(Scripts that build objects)

******

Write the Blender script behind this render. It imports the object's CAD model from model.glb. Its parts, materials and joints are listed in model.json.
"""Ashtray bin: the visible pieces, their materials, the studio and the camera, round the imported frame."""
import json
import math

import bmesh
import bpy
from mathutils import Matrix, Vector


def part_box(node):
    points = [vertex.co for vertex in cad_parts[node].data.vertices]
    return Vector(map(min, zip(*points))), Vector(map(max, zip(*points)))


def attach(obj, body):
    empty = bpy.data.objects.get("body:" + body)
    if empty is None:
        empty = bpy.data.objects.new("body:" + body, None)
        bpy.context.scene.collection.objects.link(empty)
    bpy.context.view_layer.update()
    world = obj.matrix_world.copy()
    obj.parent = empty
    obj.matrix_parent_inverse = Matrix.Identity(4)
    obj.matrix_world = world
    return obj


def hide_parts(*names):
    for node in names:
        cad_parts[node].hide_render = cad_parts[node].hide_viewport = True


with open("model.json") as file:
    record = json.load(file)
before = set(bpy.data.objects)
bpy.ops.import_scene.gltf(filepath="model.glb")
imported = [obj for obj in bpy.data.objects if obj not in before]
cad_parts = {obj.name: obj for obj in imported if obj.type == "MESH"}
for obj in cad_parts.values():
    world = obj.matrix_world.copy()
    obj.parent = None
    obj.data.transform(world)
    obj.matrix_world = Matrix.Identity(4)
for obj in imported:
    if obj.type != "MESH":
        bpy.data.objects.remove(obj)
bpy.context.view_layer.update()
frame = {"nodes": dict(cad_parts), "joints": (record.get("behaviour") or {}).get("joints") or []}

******

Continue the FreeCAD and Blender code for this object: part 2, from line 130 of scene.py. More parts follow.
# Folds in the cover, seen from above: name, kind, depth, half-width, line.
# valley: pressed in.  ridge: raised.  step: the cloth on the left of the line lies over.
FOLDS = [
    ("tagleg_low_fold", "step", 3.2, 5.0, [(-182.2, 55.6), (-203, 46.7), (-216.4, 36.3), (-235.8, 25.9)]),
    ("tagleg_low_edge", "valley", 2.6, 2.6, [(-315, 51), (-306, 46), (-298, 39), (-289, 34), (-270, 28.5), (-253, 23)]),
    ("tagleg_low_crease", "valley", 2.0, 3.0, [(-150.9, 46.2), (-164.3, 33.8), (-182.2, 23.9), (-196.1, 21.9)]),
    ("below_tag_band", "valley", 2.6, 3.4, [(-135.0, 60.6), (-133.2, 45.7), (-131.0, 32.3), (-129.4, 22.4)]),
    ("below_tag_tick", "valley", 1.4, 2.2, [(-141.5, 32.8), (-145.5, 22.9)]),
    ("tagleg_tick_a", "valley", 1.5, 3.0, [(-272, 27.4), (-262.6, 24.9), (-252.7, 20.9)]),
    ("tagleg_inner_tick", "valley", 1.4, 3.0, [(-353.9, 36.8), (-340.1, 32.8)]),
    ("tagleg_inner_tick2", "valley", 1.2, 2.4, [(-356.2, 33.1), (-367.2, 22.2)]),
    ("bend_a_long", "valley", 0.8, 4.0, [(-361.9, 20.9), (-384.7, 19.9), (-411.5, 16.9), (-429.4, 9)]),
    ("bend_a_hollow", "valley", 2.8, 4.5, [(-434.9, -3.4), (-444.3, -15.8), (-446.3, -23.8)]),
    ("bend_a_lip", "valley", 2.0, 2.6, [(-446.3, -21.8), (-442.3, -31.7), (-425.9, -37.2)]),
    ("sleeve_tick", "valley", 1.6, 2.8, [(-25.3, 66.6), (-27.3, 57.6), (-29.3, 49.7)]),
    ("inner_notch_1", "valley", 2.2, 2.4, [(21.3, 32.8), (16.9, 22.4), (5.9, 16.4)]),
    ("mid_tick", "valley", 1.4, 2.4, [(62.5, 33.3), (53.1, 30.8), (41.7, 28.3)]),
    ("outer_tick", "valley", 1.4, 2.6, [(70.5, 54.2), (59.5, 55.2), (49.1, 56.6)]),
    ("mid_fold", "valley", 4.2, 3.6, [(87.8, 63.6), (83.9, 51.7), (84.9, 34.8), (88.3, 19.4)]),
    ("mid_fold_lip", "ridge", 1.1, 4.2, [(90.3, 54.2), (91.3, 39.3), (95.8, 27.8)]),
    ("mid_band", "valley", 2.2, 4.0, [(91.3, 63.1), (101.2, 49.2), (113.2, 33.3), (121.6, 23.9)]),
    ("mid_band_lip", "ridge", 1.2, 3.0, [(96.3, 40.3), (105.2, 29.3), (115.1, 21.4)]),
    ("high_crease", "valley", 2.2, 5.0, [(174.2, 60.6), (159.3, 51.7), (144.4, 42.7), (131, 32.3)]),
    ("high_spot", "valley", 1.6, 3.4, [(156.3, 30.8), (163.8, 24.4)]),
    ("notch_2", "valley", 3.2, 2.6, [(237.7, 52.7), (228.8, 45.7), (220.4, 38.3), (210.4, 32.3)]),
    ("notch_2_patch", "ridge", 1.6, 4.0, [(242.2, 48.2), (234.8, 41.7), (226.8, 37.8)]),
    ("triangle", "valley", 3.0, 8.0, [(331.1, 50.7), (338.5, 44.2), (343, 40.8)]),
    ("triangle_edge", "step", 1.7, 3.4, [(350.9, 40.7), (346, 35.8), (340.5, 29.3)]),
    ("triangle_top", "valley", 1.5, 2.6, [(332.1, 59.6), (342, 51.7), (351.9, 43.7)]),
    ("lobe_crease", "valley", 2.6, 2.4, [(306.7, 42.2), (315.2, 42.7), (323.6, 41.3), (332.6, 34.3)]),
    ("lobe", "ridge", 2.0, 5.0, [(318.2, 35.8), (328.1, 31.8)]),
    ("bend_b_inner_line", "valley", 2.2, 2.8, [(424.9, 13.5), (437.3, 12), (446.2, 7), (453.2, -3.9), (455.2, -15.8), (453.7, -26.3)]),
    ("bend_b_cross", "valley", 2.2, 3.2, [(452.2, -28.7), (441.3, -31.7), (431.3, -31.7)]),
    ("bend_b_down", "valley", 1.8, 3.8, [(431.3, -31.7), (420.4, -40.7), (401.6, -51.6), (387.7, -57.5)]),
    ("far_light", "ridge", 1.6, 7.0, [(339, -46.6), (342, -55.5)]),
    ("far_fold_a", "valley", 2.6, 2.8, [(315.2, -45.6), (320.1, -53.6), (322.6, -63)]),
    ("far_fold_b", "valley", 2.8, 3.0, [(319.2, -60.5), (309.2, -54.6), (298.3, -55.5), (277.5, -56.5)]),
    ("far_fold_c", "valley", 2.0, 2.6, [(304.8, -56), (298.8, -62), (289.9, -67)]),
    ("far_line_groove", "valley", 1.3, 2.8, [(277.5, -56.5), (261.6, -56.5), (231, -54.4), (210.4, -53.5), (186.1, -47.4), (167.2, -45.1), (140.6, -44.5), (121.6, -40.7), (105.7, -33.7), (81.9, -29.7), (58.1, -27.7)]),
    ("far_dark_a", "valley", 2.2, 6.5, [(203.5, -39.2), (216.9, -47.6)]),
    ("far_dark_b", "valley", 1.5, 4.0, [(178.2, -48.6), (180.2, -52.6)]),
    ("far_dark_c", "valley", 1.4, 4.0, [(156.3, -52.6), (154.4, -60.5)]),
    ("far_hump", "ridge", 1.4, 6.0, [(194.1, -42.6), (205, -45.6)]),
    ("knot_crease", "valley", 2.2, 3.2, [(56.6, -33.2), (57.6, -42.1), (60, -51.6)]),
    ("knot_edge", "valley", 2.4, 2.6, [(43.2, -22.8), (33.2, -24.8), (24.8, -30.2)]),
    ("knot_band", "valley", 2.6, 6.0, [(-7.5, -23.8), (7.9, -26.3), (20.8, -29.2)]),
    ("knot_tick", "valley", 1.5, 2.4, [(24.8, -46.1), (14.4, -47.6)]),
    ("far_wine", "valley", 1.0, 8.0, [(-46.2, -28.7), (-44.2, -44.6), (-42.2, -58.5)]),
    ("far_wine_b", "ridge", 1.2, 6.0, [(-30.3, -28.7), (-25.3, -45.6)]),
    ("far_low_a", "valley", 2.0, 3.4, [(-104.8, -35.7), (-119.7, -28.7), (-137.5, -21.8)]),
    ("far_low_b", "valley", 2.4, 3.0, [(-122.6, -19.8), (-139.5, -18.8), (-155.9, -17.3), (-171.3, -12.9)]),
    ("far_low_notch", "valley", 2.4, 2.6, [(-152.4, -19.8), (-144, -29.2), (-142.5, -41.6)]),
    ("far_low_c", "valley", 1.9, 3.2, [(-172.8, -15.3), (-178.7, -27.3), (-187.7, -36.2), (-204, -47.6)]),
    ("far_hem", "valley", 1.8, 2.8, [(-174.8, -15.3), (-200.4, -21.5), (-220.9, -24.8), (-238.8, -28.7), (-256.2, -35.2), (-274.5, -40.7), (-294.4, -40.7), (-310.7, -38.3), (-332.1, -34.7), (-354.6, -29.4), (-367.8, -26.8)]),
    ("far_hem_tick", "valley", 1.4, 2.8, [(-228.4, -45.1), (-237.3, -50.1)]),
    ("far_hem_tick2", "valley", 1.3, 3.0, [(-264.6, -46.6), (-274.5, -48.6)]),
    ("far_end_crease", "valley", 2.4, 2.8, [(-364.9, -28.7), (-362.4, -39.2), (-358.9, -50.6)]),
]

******

• _The problem_: Give again the run of lines that opens at the line with "obj.parent = empty" and closes at the line with "imported = [obj", exactly, and only that run.

• _Answer for this exercise_:
    obj.parent = empty
    obj.matrix_parent_inverse = Matrix.Identity(4)
    obj.matrix_world = world
    return obj


def hide_parts(*names):
    for node in names:
        cad_parts[node].hide_render = cad_parts[node].hide_viewport = True


with open("model.json") as file:
    record = json.load(file)
before = set(bpy.data.objects)
bpy.ops.import_scene.gltf(filepath="model.glb")
imported = [obj for obj in bpy.data.objects if obj not in before]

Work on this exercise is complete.